The league is not necessarily smaller. It’s more skilled. Big players aren’t going away — slow and unskilled players that lack versatility are going away. 

THE HOOPS HORIZON

Generational circumstances matter, when you're projecting the future of basketball. Kids in the 70s didn’t grow up shooting threes, so the three was wildly more inefficient then. In the 80s and 90s, guys over 6’10” were likely greeted with a firm ‘GET YOUR ASS ON THE BLOCK,” and spending less time developing ball skills or a face-up game.

Also, and this is just my theory: skills development is more discussed and publicly assimilated than ever before, and we’re seeing the results. Drew Hanlen is super famous now. When has that happened before? Even high schoolers don’t just “go play pickup” or “work on their driveways with a shovel” in the offseason anymore. They train — incessantly, and with highly focused goals that are driven by data. The league will get faster and faster, and bigger players will get more and more skilled.

Stylistically, there's not a clear answer as to how you can zig in a world where the Warriors are zagging so far from the pack that they can't be overcome.
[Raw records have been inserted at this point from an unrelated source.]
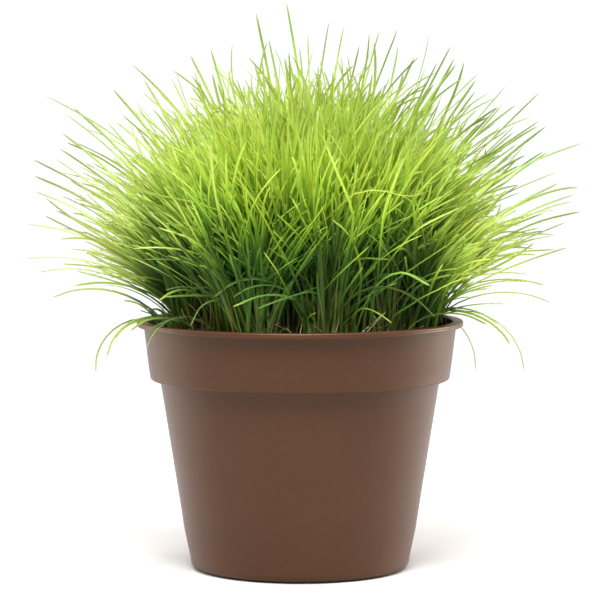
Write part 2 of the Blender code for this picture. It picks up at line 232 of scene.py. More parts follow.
# Blades that sweep across the front: width (mm), shade, and points from foot to tip (mm)
FRONT_BLADES = (
    (1.9, 0.95, (
        (27, -61, 123), (27, -62, 131), (30, -66, 150), (30, -71, 162), (23, -76, 179), (15, -80, 186))),
    (1.6, 0.60, (
        (11, -59, 124), (11, -60, 131), (14, -64, 147), (18, -69, 159), (27, -73, 165), (44, -82, 166))),
    (1.3, 0.95, (
        (17, -61, 123), (17, -62, 131), (20, -68, 164), (25, -74, 174), (32, -80, 180))),
    (1.9, 0.80, (
        (3, -65, 123), (3, -66, 134), (0, -70, 143), (-7, -74, 147), (-17, -78, 148), (-33, -86, 143))),
    (1.6, 0.55, (
        (11, -61, 123), (11, -62, 135), (8, -67, 148), (-5, -76, 147), (-12, -81, 145), (-21, -86, 142))),
    (1.9, 0.86, (
        (-26, -65, 123), (-28, -69, 139), (-33, -72, 149),
        (-42, -75, 160), (-50, -78, 173), (-70, -84, 182))),
    (1.5, 0.92, (
        (-35, -63, 123), (-39, -67, 146), (-45, -70, 156),
        (-57, -74, 169), (-64, -77, 180), (-75, -80, 190))),
    (1.9, 0.88, (
        (-32, -57, 123), (-36, -61, 152), (-40, -64, 161),
        (-47, -67, 166), (-67, -73, 171), (-82, -76, 171))),
    (1.3, 0.98, (
        (2, -67, 123), (2, -68, 130), (-5, -72, 146), (-11, -76, 159), (-18, -84, 170))),
    (1.5, 0.70, (
        (2, -65, 123), (2, -66, 132), (0, -69, 150), (-5, -73, 162), (-15, -76, 180))),
    (1.8, 0.85, (
        (27, -65, 123), (31, -68, 138), (36, -71, 149), (42, -73, 156), (49, -75, 159), (64, -80, 153))),
    (1.5, 0.95, (
        (25, -67, 123), (26, -68, 132), (27, -72, 138), (30, -76, 141), (39, -84, 139), (45, -88, 135))),
    (2.4, 0.25, (
        (-28, -61, 123), (-28, -62, 132), (-31, -65, 142),
        (-35, -68, 145), (-47, -72, 147), (-67, -78, 147))),
    (1.4, 0.75, (
        (-46, -59, 122), (-47, -60, 133), (-51, -64, 146),
        (-56, -69, 150), (-64, -74, 149), (-70, -78, 145))),
    (1.5, 0.75, (
        (-36, -65, 122), (-37, -66, 134), (-39, -70, 142),
        (-42, -74, 145), (-48, -78, 143), (-54, -82, 133))),
    (1.2, 0.95, (
        (4, -69, 123), (4, -70, 132), (4, -71, 136), (6, -73, 138), (8, -74, 139))),
    (1.5, 0.80, (
        (15, -63, 123), (15, -64, 130), (17, -68, 137), (22, -71, 148), (31, -78, 162))),
    (1.6, 0.85, (
        (-50, -54, 122), (-52, -53, 127), (-58, -51, 132),
        (-69, -45, 134), (-79, -40, 132), (-86, -37, 127))),
    (1.5, 0.70, (
        (52, -52, 122), (54, -52, 128), (60, -50, 133), (71, -44, 136), (84, -38, 135), (95, -34, 130))),
    (1.9, 0.88, (
        (8, -60, 123), (6, -62, 134), (0, -68, 149), (-10, -74, 170), (-19, -78, 188), (-32, -82, 208))),
    (2.0, 0.84, (
        (-24, -62, 123), (-27, -64, 140), (-32, -67, 162),
        (-39, -72, 184), (-43, -74, 206), (-44, -75, 224))),
    (1.8, 0.84, (
        (-24, -63, 123), (-26, -65, 134), (-34, -71, 152),
        (-45, -77, 166), (-54, -80, 181), (-62, -83, 196))),
    (1.8, 0.86, (
        (34, -62, 123), (36, -65, 140), (39, -69, 160), (41, -73, 184), (47, -76, 205), (56, -79, 226))),
    (2.2, 0.40, (
        (11, -64, 123), (11, -67, 136), (11, -70, 150), (9, -73, 170), (7, -75, 192), (7, -76, 210))),
    (1.3, 0.88, (
        (-19, -54, 123), (-21, -58, 148), (-24, -63, 170), (-30, -69, 183),
        (-46, -73, 192), (-69, -71, 197), (-90, -65, 203))),
    (1.7, 0.62, (
        (-26, -63, 123), (-28, -66, 145), (-30, -71, 158), (-30, -74, 166),
        (-27, -79, 178), (-23, -83, 192), (-17, -85, 202), (-9, -86, 211))),
    (1.8, 0.84, (
        (33, -60, 123), (34, -62, 143), (38, -66, 153), (43, -69, 162),
        (49, -71, 170), (57, -72, 179), (69, -71, 186), (80, -68, 191))),
    (1.3, 0.88, (
        (11, -60, 123), (11, -63, 145), (12, -70, 166), (17, -77, 187),
        (23, -81, 196), (35, -83, 200), (55, -81, 197), (65, -79, 200))),
    (1.8, 0.86, (
        (37, -60, 123), (37, -63, 145), (39, -69, 159), (40, -76, 176),
        (42, -80, 191), (46, -83, 203), (51, -82, 216))),
    (1.4, 0.88, (
        (45, -54, 123), (47, -57, 136), (53, -60, 140), (60, -62, 145),
        (70, -62, 150), (76, -61, 153), (85, -60, 156))),
    (1.7, 0.86, (
        (20, -61, 123), (20, -64, 145), (21, -70, 160), (25, -76, 175),
        (26, -81, 189), (22, -84, 200), (17, -84, 212), (11, -81, 227))),
)

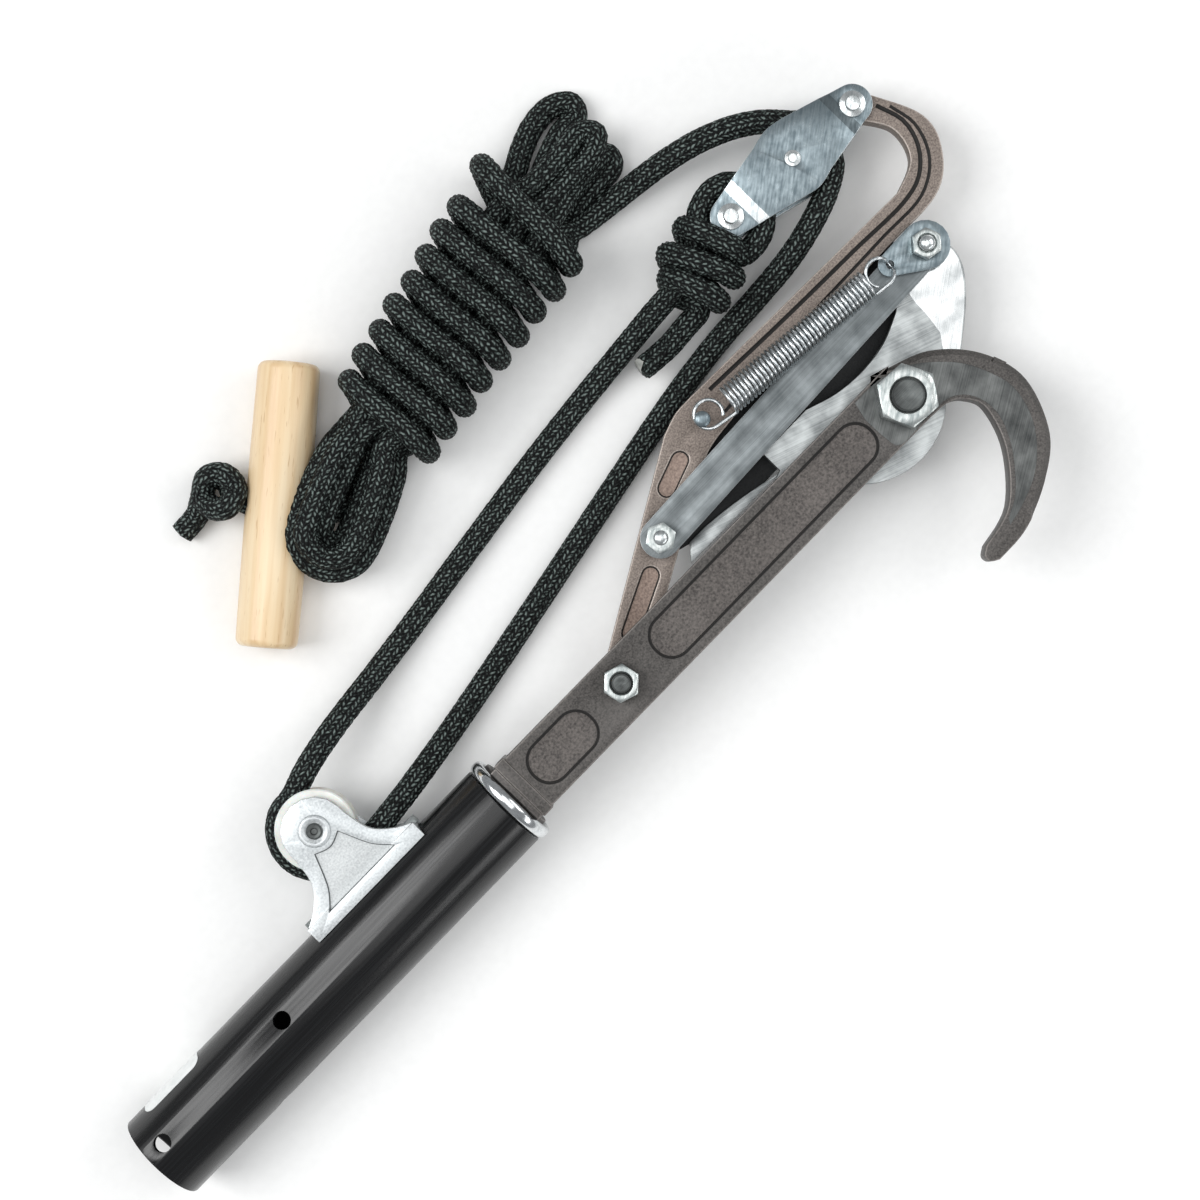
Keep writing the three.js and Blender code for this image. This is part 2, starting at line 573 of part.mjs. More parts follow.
// ---- lower pulley -----------------------------------------------------------------------
function cheekOutline() {
  const [x, y] = LOWER_SHEAVE_PLACE;
  const half = BRACKET_FOOT_LENGTH / 2;
  const outline = new THREE.Shape();
  outline.moveTo(x + half, footBottom);
  outline.lineTo(x + half, footTop);
  smooth(outline, [[x + 22, 25], [x + 15.5, 32], [x + BRACKET_BOSS_RADIUS, y - 3]]);
  outline.absarc(x, y, BRACKET_BOSS_RADIUS, 0, Math.PI, false);
  outline.lineTo(x - BRACKET_BOSS_RADIUS, y - 3);
  smooth(outline, [[x - 15.5, 32], [x - 22, 25], [x - half, footTop]]);
  outline.lineTo(x - half, footBottom);
  outline.closePath();
  return outline;
}

function pulleyBracket() {
  const [x, y] = LOWER_SHEAVE_PLACE;
  const half = BRACKET_FOOT_LENGTH / 2;
  const side = BRACKET_SIDE_WIDTH / 2;
  const cheeks = slab(cheekOutline(), -cheekOuter, cheekOuter);
  const foot = block([x - half, footBottom, -side], [x + half, footTop, side]);
  const slot = block([x - 60, footSlot, -cheekInner], [x + 60, y + 40, cheekInner]);
  const saddle = roller(tubeRadius + FACE_GAP, x - 40, x + 40);
  const window = new THREE.Shape();
  window.moveTo(x - 18.3, footTop - 1.2);
  smooth(window, [[x - 12, 27], [x - 6.4, 39.6]]);
  smooth(window, [[x, 37.4], [x + 6.4, 39.6]]);
  smooth(window, [[x + 12, 27], [x + 18.3, footTop - 1.2]]);
  window.closePath();
  const recessFront = slab(window, cheekOuter - PANEL_DEPTH, cheekOuter + 9);
  const recessRear = slab(window, -cheekOuter - 9, -cheekOuter + PANEL_DEPTH);
  const screwHoles = bracketScrewPlaces().map((place) => screwBar(place, 2 + HOLE_CLEARANCE, -5, 40));
  const bracket = cut(
    joined(cheeks, foot),
    slot,
    saddle,
    recessFront,
    recessRear,
    hole(LOWER_SHEAVE_PLACE, SHEAVE_RIVET.radius),
    ...screwHoles,
  );
  return part("pulley_bracket", bracket, CAST_ALUMINIUM);
}

function bracketScrewPlaces() {
  const reach = BRACKET_FOOT_LENGTH / 2 - SCREW_EDGE_DISTANCE;
  return [-1, 1].map((way) => LOWER_SHEAVE_PLACE[0] + way * reach);
}

/** A bar along Y at a place on the tube's length. */
function screwBar(x, radius, start, end, segments = 24) {
  const geometry = new THREE.CylinderGeometry(radius, radius, end - start, segments);
  return solid(geometry.translate(x, (start + end) / 2, 0));
}

function bracketScrews() {
  const seat = footSlot + FACE_GAP;
  return bracketScrewPlaces().map((place, index) => {
    const head = screwBar(place, SCREW_HEAD_FLATS / Math.sqrt(3), seat, seat + SCREW_HEAD_HEIGHT, 6);
    const shank = screwBar(place, 2, tubeRadius + FACE_GAP, seat + 0.2);
    return part(`bracket_screw_${index + 1}`, joined(head, shank), GREY_STEEL);
  });
}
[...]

Especially when they've got five All-NBA players on their roster. Imitation is likely not the answer, because you can't imitate having arguably the two best shooters of all time on one roster. This iteration of the NBA just might not be equipped to do that during their reign. 

Those early Rick Pitino and Don Nelson teams were biting at the status quo. Even if they found some success, they weren't the best teams, so they were considered an anomaly or a novelty. It's a copycat league and the Warriors are the best team in basketball, so they're going to likely shape the next 10 years of basketball.

If you’re trying to project just where the NBA is headed in the future, there’s one direction you can guarantee it won’t go: backwards.